Friends in high places – and a lot of cash
"Kamala Harris was attorney general [of California] while Facebook was acquiring WhatsApp and Instagram, and while it was solidifying this monopolistic position that it holds now in social media," says Max Moran, a tech policy researcher at the Left-wing Centre for Economic and Policy Research (CEPR) in Washington, DC.
Those mergers are now under the national spotlight, with Zuckerberg hauled in front of Congress this month to answer questions about market dominance. Harris' colleagues repeatedly grilled him about emails suggesting he had bought the apps to kill them as competitors – but Harris had the power to regulate him at the time.
"Rather than take that obligation seriously she was relying on many of these people for fundraising," says Moran. "She was building relationships with them, helping some of their executives promote their books."
That is a reference to Lean In by Sheryl Sandberg, Facebook's long-serving chief operating officer. Harris is a longtime friend and appeared at the company's headquarters in 2015 to give a talk about cyberbullying, publicly praising tech firms' efforts to tackle the issue.
Meanwhile, Uber and other "gig economy" companies such as Airbnb now face a lawsuit from California's current attorney general for failing to comply with a law restricting their use of private contractors, designed explicitly to outlaw their business model. That model emerged during Harris' tenure.
As it happens, Uber's chief legal officer Tony West is married to Harris' sister, Maya.
There is no evidence that the relationship influenced Harris's decisions, and she has publicly backed California's anti-Uber law, but will voters see it that way?
Meanwhile Rebecca Prozan, who managed Harris' breakthrough 2003 campaign to be San Francisco's chief prosecutor, is now Google's head lobbyist for the state of California.
In financial terms, too, the Valley has been kind to her. According to a database compiled by CEPR's Revolving Door Project, listing all known donors associated with major industries who gave a total of $1000, Harris's Democratic primary campaign attracted money from 37 per cent of tech donors compared to 22 per cent for Biden, 22 per cent for Buttgieg and just 3 per cent for Elizabeth Warren.
She also owes more to tech than her rivals, having gotten 28 per cent of her total purse from tech compared to Biden's 16 per cent. Donors associated with Google gave her $26,159, Apple $12,450, Microsoft almost $12,000 and Facebook $10,500.
LinkedIn co-founder Reid Hoffman was one of her biggest "bundlers", chaining together $2800 donations into a formidable financial base.
Microsoft's president Brad Smith, Dropbox chief executive Drew Houston, and Amazon general counsel David Zapolsky have all contributed to Harris – although she is probably not so grateful for Zapolsky's leaked outburst against a warehouse strike leader in April.
Why some believe she could turn on Big Tech
These days the wind has changed, and Big Tech is Democratic public enemy number two - behind the President, of course. It sorely needs an advocate, so will that be Harris?

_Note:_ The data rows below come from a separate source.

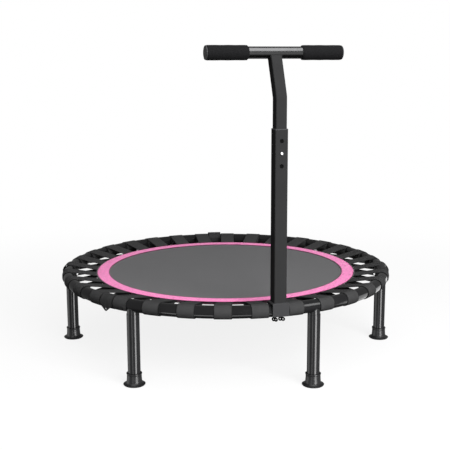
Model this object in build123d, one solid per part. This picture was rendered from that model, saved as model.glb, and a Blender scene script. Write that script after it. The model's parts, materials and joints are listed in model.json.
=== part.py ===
from build123d import *
import os
from math import cos, sin, radians, degrees

# Mini trampoline with a T-shaped grab handle.  Millimetres, +Z up.
# Origin: on the floor, at the centre of the round frame.  The handle stands near the -Y side.

# ---------------------------------------------------------------- driving dimensions
RING_RADIUS = 487.5        # centre line of the round frame tube
RING_HEIGHT = 224.0        # centre line of that tube above the floor
TUBE_OD = 35.0             # frame tube and legs
TUBE_WALL = 1.5
LEG_COUNT = 6
STRAP_COUNT = 32
STRAP_WIDTH = 47.5
BAND_OUTER = 402.0         # coloured edge band of the jump mat
BAND_INNER = 361.5
HANDLE_HEIGHT = 890.0      # centre line of the handlebar
LOWER_POST = 34.5          # outer square tube of the handle post
UPPER_POST = 29.5          # square tube that slides in it

# ---------------------------------------------------------------- values worked out from them
STRAP_PITCH = 360 / STRAP_COUNT
LEG_PITCH = 360 / LEG_COUNT
TUBE_R = TUBE_OD / 2
TUBE_BORE_R = TUBE_R - TUBE_WALL
POST_ANGLE = 25.5 * STRAP_PITCH + 0.5                 # between two straps, a little off the middle
JOINT_ANGLES = [20.5 * STRAP_PITCH, 31.5 * STRAP_PITCH, 40.5 * STRAP_PITCH]
ARC_NAMES = ["frame_arc_front", "frame_arc_right", "frame_arc_left"]
LEG_NAMES = ["right", "back_right", "back_left", "left", "front_left", "front_right"]

# ---------------------------------------------------------------- fits and small sizes
GAP = 0.1                  # between parts that touch, so that no two solids share volume
RUNNING_GAP = 0.05         # radial clearance of a part that turns or slides on another

# leg fixing
SOCKET_BOTTOM = 201.0
STUD_R = 6.0
STUD_TOP = 216.0
PLUG_LENGTH = 14.0

# foot
FOOT_R = 29.5
FOOT_HEIGHT = 34.5
FOOT_COLLAR_R = 20.2
FOOT_FLOOR = 6.0           # the leg stands on this web inside the foot
FOOT_RING_R = 21.0         # inside of the ring that touches the floor
FOOT_HOLLOW = 3.0          # depth of the suction hollow inside that ring

# frame joints
JOINER_LENGTH = 70.0
JOINT_PIN_R = 3.0
JOINT_PIN_OFFSET = 15.0
COVER_WIDTH = 46.0
COVER_THICKNESS = 1.8
COVER_SHOULDER = 215.5     # height where the hanging flap starts to narrow
COVER_TIP = 199.5
COVER_POINT = 4.0          # width left at the flap's point
EYELET_HEIGHT = 206.0
EYELET_HOLE_R = 2.9
EYELET_BARREL_R = 3.5
EYELET_RIM_R = 4.6
EYELET_RIM = 0.5

# mat and straps
MAT_THICKNESS = 2.0
MAT_TOP = 225.5
BAND_THICKNESS = 1.4
MAT_RADIUS = BAND_OUTER - BAND_THICKNESS - GAP
BAND_UNDER_INNER = 382.0
STRAP_THICKNESS = 1.6
STRAP_CLEARANCE = 0.2
STRAP_BEND_R = 0.3         # inside of the fold where both layers meet at the mat
STRAP_END_GAP = 0.5
SLOT_DEPTH = 43.0          # opening in a strap's lower layer where a leg passes it
SLOT_WIDTH = 37.0
SLOT_TOP = RING_HEIGHT - 5

# handle clamp
PLATE = 4.0
CLAMP_WIDTH = 45.5
CLAMP_INNER = 37.0
CLAMP_TOP = 246.0
CLAMP_BOTTOM = 211.0
CLAMP_BEND_R = 1.6
BOLT_R = 2.5
BOLT_OFFSET = 9.6
BOLT_HEAD_R = 4.6
BOLT_HEAD = 2.4
WASHER_R = 5.4
WASHER = 1.0
NUT_LENGTH = 5.0
NUT_BASE_R = 4.4
NUT_NECK_R = 3.6
WING_TIP_R = 4.8           # round end of a wing
WING_SPAN_R = 9.4
WING_RISE = 12.4
WING_HOLE_R = 2.9
WING_THICKNESS = 2.4

# post
POST_WALL = 1.5
LOWER_TOP = 698.0
CORNER_R = 3.0
UPPER_BOTTOM = 530.0
BEND_START = 779.5
BEND_INSET = 45.0          # the post's centre line has moved this far towards the mat at the handlebar
BAR_NOTCH = 3.0            # the bar sits in the post's end, this far outward of that centre line
BAR_INSET = BEND_INSET - BAR_NOTCH
BEND_R = 30.0
HOLE_PITCH = 32.0
MIDDLE_HOLE = 638.0
POST_HOLE_R = 5.4
BUTTON_R = 4.9
BUTTON_FLANGE_R = 6.6
BUTTON_FLANGE = 1.4
BUTTON_PROUD = 3.6         # dome beyond the lower post's face
BUTTON_ROUND = 3.0
BUSH_RIM = 2.5
BUSH_DEPTH = 22.0
BUSH_RIM_SIZE = 35.2
SPRING_WIDTH = 9.0
SPRING_THICKNESS = 0.8
SPRING_LENGTH = 46.0
SPRING_BEND_R = 3.0

# handlebar
BAR_R = 15.5
BAR_LENGTH = 362.5
GRIP_LENGTH = 109.5
GRIP_R = 19.0
GRIP_CHAMFER = 2.0
CAP_FLANGE_R = 18.2
CAP_FLANGE = 2.6
CAP_PLUG = 18.0


def station(angle, height=0):
    """Place on the ring: local X points outward, local Y runs counter-clockwise along the tube."""
    x = RING_RADIUS * cos(radians(angle))
    y = RING_RADIUS * sin(radians(angle))
    return Location((x, y, height), (0, 0, angle))


def arc_angle(length):
    """Angle in degrees that a length along the tube's centre line takes."""
    return degrees(length / RING_RADIUS)


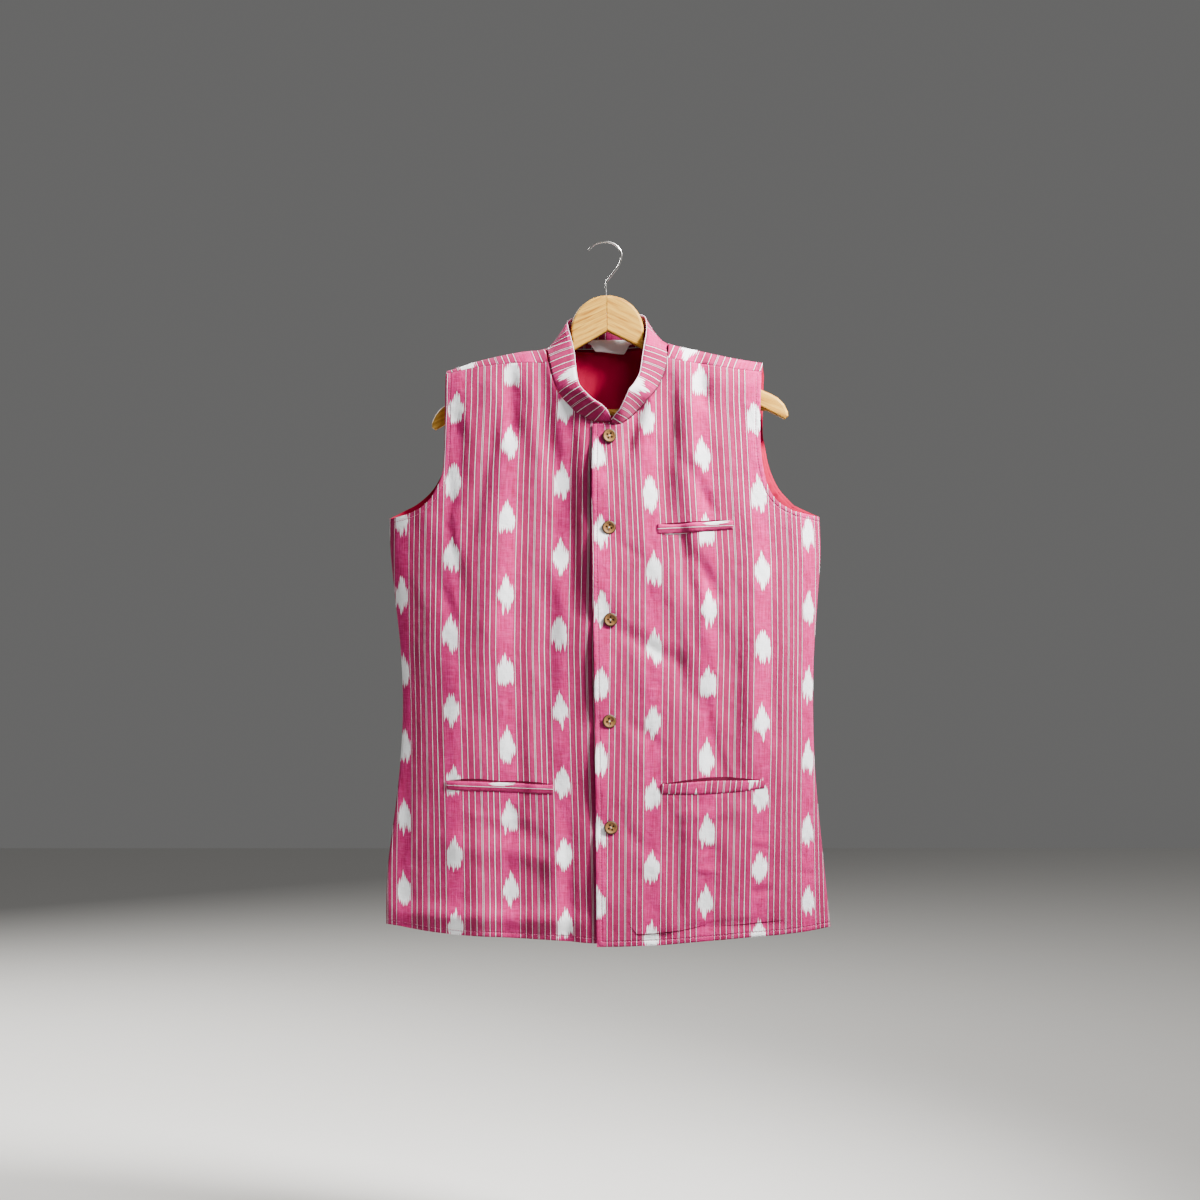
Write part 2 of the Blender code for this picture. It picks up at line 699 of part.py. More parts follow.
def make_label(material, collection):
    """A small satin strip hanging inside the back neck, its foot a little wavy."""
    bm = bmesh.new()
    x = np.linspace(LABEL_LEFT, LABEL_RIGHT, LABEL_COLUMNS + 1)
    z = np.full_like(x, LABEL_SEAT)
    y = body_y(x, z, shoulder_line(x), np.full_like(x, BACK), 0.0, False) - LABEL_STAND_OFF
    tops, feet = [], []
    for i in range(LABEL_COLUMNS + 1):
        turn = 2 * math.pi * i / LABEL_COLUMNS
        wave = math.sin(LABEL_WAVES * turn + LABEL_WAVE_START)
        foot = LABEL_TOP - LABEL_DROP + LABEL_WAVE * wave
        tops.append(bm.verts.new((x[i] * MM, y[i] * MM, LABEL_TOP * MM)))
        feet.append(bm.verts.new((x[i] * MM, y[i] * MM, foot * MM)))
    for i in range(LABEL_COLUMNS):
        bm.faces.new((tops[i], feet[i], feet[i + 1], tops[i + 1]))
    label = add_object("label", bmesh_to_mesh(bm, "label"), material, collection)
    wall = label.modifiers.new("wall", "SOLIDIFY")
    wall.thickness = LABEL_WALL * MM
    wall.offset = 1
    return label


def cylinder(name, radius, start, end, sides, collection, material=None):
    """A capped cylinder between two points, mm."""
    run = end - start
    bm = bmesh.new()
    bmesh.ops.create_cone(
        bm,
        cap_ends=True,
        segments=sides,
        radius1=radius * MM,
        radius2=radius * MM,
        depth=run.length * MM,
    )
    rod = add_object(name, bmesh_to_mesh(bm, name), material, collection)
    turn = run.to_track_quat("Z", "Y").to_matrix().to_4x4()
    rod.matrix_world = Matrix.Translation((start + end) / 2 * MM) @ turn
    return rod


def hide_cutter(cutter):
    cutter.hide_render = True
    cutter.display_type = "WIRE"
    return cutter


def cut_with(item, cutter):
    cut = item.modifiers.new("cut " + cutter.name, "BOOLEAN")
    cut.operation = "DIFFERENCE"
    cut.object = cutter


def button_mesh(cutters):
    """One turned button with its four holes."""
    bm = bmesh.new()
    verts = [bm.verts.new((p.radius * MM, 0.0, p.height * MM)) for p in BUTTON_PROFILE]
    for start, end in zip(verts, verts[1:]):
        bm.edges.new((start, end))
    mesh = bpy.data.meshes.new("button")
    bm.to_mesh(mesh)
    bm.free()
    blank = add_object("button_blank", mesh, None, cutters)
    screw = blank.modifiers.new("turn", "SCREW")
    screw.steps = screw.render_steps = BUTTON_STEPS
    screw.use_merge_vertices = True
    screw.merge_threshold = 0.00001
    screw.use_normal_calculate = True
    for sign_x in (-1, 1):
        for sign_y in (-1, 1):
            spot = Vector((sign_x, sign_y, 0)) * BUTTON_HOLE_SPACING / 2
            start, end = spot - Vector((0, 0, HOLE_BELOW)), spot + Vector((0, 0, HOLE_ABOVE))
            name = f"button_hole_{sign_x}_{sign_y}"
            hole = cylinder(name, BUTTON_HOLE_RADIUS, start, end, BUTTON_HOLE_SIDES, cutters)
            cut_with(blank, hide_cutter(hole))
    hide_cutter(blank)
    bpy.context.view_layer.update()
    solid = bpy.data.meshes.new_from_object(blank.evaluated_get(bpy.context.evaluated_depsgraph_get()))
    solid.shade_smooth()
    solid.set_sharp_from_angle(angle=math.radians(40))
    return solid


def front_slope(x, z):
    """The front's outward normal at x and z, from its form."""
    step = SLOPE_STEP
    spots = np.array([(x, z), (x + step, z), (x, z + step)])
    y = body_y(spots[:, 0], spots[:, 1], shoulder_line(spots[:, 0]), np.full(3, FRONT), 0.0, False)
    return Vector((y[0], (y[1] - y[0]) / step, (y[2] - y[0]) / step))


def make_buttons(material, collection, cutters):
    mesh = button_mesh(cutters)
    mesh.materials.append(material)
    for number, spot in enumerate(BUTTON_PLACES, start=1):
        y, slope_x, slope_z = front_slope(spot.x, spot.z)
        outward = Vector((slope_x, -1.0, slope_z)).normalized()
        button = bpy.data.objects.new(f"button_{number}", mesh)
        collection.objects.link(button)
        lift = Vector((spot.x, y, spot.z)) + outward * BUTTON_LIFT
        turn = outward.to_track_quat("Z", "Y").to_matrix().to_4x4()
        button.matrix_world = Matrix.Translation(lift * MM) @ turn


def hanger_outline():
    """The board's outline about the head's centre: the head's arc, both arms and the V beneath."""
    top_at_centre = TOP_AT_NECK.z + TOP_SLOPE * TOP_AT_NECK.x
    # Where the arm's straight top meets the round head.
    a = 1 + TOP_SLOPE**2
    b = -2 * TOP_SLOPE * top_at_centre
    c = top_at_centre**2 - HEAD_RADIUS**2
    meet_x = (-b + math.sqrt(b * b - 4 * a * c)) / (2 * a)
    meet = math.atan2(top_at_centre - TOP_SLOPE * meet_x, meet_x)
    turns = np.linspace(math.pi / 2, meet, HEAD_STEPS)[1:]
    half = [(HEAD_RADIUS * math.cos(t), HEAD_RADIUS * math.sin(t)) for t in turns]
    half += [(p.x, p.z) for p in ARM_TIP]
    mirrored = [(-x, z) for x, z in reversed(half)]
    return [(0.0, HEAD_RADIUS)] + half + [(0.0, UNDERSIDE_PEAK)] + mirrored


def board_mesh():
    """The whole hanger board, as a flat curve with rounded edges."""
    curve = bpy.data.curves.new("hanger_board", "CURVE")
    curve.dimensions = "2D"
    curve.fill_mode = "BOTH"
    curve.extrude = (BOARD_THICKNESS / 2 - BOARD_ROUND) * MM
    curve.bevel_depth = BOARD_ROUND * MM
    curve.bevel_resolution = BOARD_ROUND_STEPS - 1
    curve.offset = -BOARD_ROUND * MM
    outline = hanger_outline()
    spline = curve.splines.new("POLY")
    spline.points.add(len(outline) - 1)
    for point, (x, z) in zip(spline.points, outline):
        point.co = (x * MM, z * MM, 0.0, 1.0)
    spline.use_cyclic_u = True
    flat = bpy.data.objects.new("hanger_board", curve)
    bpy.context.scene.collection.objects.link(flat)
    bpy.context.view_layer.update()
    mesh = bpy.data.meshes.new_from_object(flat.evaluated_get(bpy.context.evaluated_depsgraph_get()))
    bpy.data.objects.remove(flat, do_unlink=True)
    mesh.transform(Matrix.Rotation(math.radians(90), 4, "X"))
    return mesh


def make_hanger(material, collection, cutters):
    """Two halves parted by a thin joint under the hook, with a dowel let into both arms."""
    frame = bpy.data.objects.new("hanger_frame", None)
    frame.location = HANGER_CENTRE * MM
    frame.rotation_euler.y = HANGER_TILT
    collection.objects.link(frame)
    board = board_mesh()
    ends = Vector((BAR_HALF_LENGTH, 0, BAR_DROP)), Vector((-BAR_HALF_LENGTH, 0, BAR_DROP))
    room = Vector((SEAM_GAP, 0, 0))
    bar = cylinder("hanger_bar", BAR_RADIUS, ends[1], ends[0], BAR_SIDES, collection, material)
    socket = cylinder(
        "bar_socket", BAR_RADIUS + SEAM_GAP, ends[1] - room, ends[0] + room, BAR_SIDES, cutters
    )
    shank_ends = [Vector((p.x, 0, p.z)) for p in (SHANK_TOP, SHANK_END)]
    shank = cylinder("shank_hole", WIRE_RADIUS + SEAM_GAP, *shank_ends, BUTTON_HOLE_SIDES, cutters)
    hide_cutter(socket)
    hide_cutter(shank)
    for item in (bar, socket):
        item.parent = frame
    for name, sign in (("right", -1), ("left", 1)):
        bm = bmesh.new()
        bm.from_mesh(board)
        bmesh.ops.remove_doubles(bm, verts=bm.verts, dist=0.01 * MM)
        parts = bm.verts[:] + bm.edges[:] + bm.faces[:]
        cut = bmesh.ops.bisect_plane(
            bm,
            geom=parts,
            plane_co=(sign * SEAM_GAP / 2 * MM, 0, 0),
            plane_no=(-sign, 0, 0),
            clear_outer=True,
        )["geom_cut"]
        edges = [e for e in cut if isinstance(e, bmesh.types.BMEdge)]
        bmesh.ops.holes_fill(bm, edges=edges)
        node = "hanger_arm_" + name
        arm = add_object(node, bmesh_to_mesh(bm, node), material, collection)
        arm.parent = frame
        cut_with(arm, socket)
        cut_with(arm, shank)


def make_hook(material, collection):
    """A bent wire hook whose straight end sits in the hole between the halves."""
    curve = bpy.data.curves.new("hook", "CURVE")
    curve.dimensions = "3D"
    curve.bevel_depth = WIRE_RADIUS * MM
    curve.bevel_resolution = 2
    curve.use_fill_caps = True
    route = smooth_curve(HOOK_ROUTE, HOOK_CURVE_STEPS)
    spline = curve.splines.new("POLY")
    spline.points.add(len(route) - 1)
    for point, (x, z) in zip(spline.points, route):
        point.co = (x * MM, 0.0, z * MM, 1.0)
    hook = add_object("hook", curve, material, collection)
    return hook


def main():
    clear_scene()
    jacket = new_collection("nehru_jacket")
    cutters = new_collection("cutters", hidden=True)
    finish = {name: make_material(name) for name in FINISHES}
    for name in ("left", "right"):
        make_front(name, finish["jacket_cloth"], jacket)
    make_back(finish["jacket_cloth"], jacket)
    make_back_lining(finish["lining_cloth"], jacket)
    make_collar(finish["jacket_cloth"], jacket)
    for name in WELTS:
        make_welt(name, finish["jacket_cloth"], jacket)
    make_label(finish["label_satin"], jacket)
    make_buttons(finish["button_shell"], jacket, cutters)
    make_hanger(finish["pale_wood"], jacket, cutters)
    make_hook(finish["steel_wire"], jacket)


main()
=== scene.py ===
# %% [markdown]
# # A nehru jacket on a wooden hanger
# A nehru jacket is a sleeveless waistcoat with a stand collar, sewn from striped ikat cotton and
# lined with red cloth. It hangs closed on a flat wooden hanger with a wire hook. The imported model
# gives the frame: where each panel, button and hanger part is. This lesson dresses that frame.
# Cloth panels are made again as finer walls on the same form, because a coarse solid can't carry
# creases, while the hanger's wooden parts are already the right shape and only get a finish.

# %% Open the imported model
import math
from collections import namedtuple

import bmesh
import bpy
import numpy as np
from mathutils import Matrix, Vector


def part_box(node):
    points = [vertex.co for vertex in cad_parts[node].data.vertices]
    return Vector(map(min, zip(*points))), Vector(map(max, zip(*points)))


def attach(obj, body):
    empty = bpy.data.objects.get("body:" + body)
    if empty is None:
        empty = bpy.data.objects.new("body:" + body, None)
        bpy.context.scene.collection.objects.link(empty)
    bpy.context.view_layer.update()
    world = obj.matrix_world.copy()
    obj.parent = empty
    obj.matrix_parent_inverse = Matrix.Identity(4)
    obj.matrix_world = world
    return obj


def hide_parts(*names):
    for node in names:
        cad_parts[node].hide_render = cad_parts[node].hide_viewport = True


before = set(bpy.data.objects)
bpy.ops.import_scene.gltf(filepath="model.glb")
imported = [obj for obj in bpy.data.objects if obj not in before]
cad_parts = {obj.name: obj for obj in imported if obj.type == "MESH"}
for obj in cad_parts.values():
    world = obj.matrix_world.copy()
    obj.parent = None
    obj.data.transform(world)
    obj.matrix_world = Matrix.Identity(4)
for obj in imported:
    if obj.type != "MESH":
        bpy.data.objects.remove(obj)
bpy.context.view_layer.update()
print("nodes:", sorted(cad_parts))

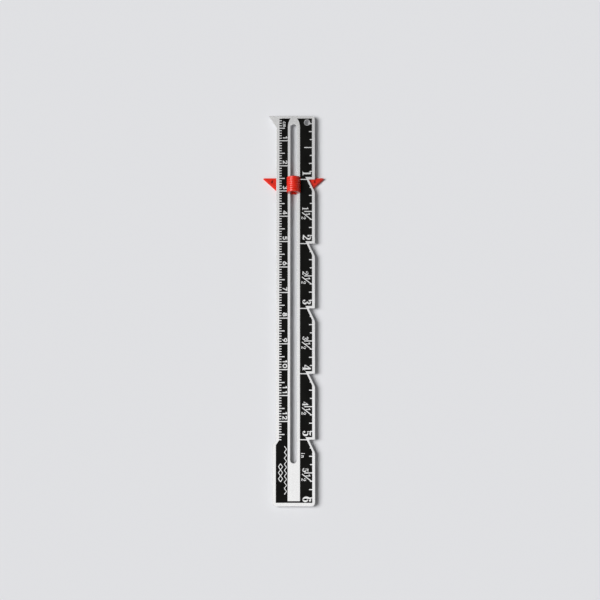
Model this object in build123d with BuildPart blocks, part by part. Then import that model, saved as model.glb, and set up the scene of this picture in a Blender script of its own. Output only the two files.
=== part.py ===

In fact she too has changed her tune, calling last year for "serious regulation" of Facebook, and in May she wrote to Zuckerberg pressing him on his misinformation policies, saying Trump adverts redirecting people searching for census information to the president's website were "a robust unacceptable interference in the census".
Jamison Foser, a Democrat political strategist, said: "Senator Harris' aggressive criticism of social media companies for giving Trump special treatment demonstrates a rapidly growing understanding in the Democratic Party of the threat these companies pose to both democracy and progressive values."
Many, however, argue that she has been vague enough to leave room for reversals and carefully stopped short of concrete, aggressive proposals. Teboe thinks she has not convinced many.
Perhaps surprisingly, one staunch tech critic is all but in her corner. Roger McNamee, an early Facebook investor and former mentor to Zuckerberg who has now become a persistent thorn in his side, says her sway in the valley might allow her to administer some tough love.
"Think about Lyndon Johnson doing the Civil Rights Act and the Voting Rights Act, or Nixon going to China," he says. "Biden owes his nominations and eventual election to the communities most harmed by the hate speech and disinformation and conspiracy theories spread over internet platforms.
"I'm extremely optimistic that Senator Harris, in her new role, will embrace that challenge unless she's nuts – and she's not nuts – her future is about doing the right thing for all Americans. I think that will be good for everyone, including those platforms."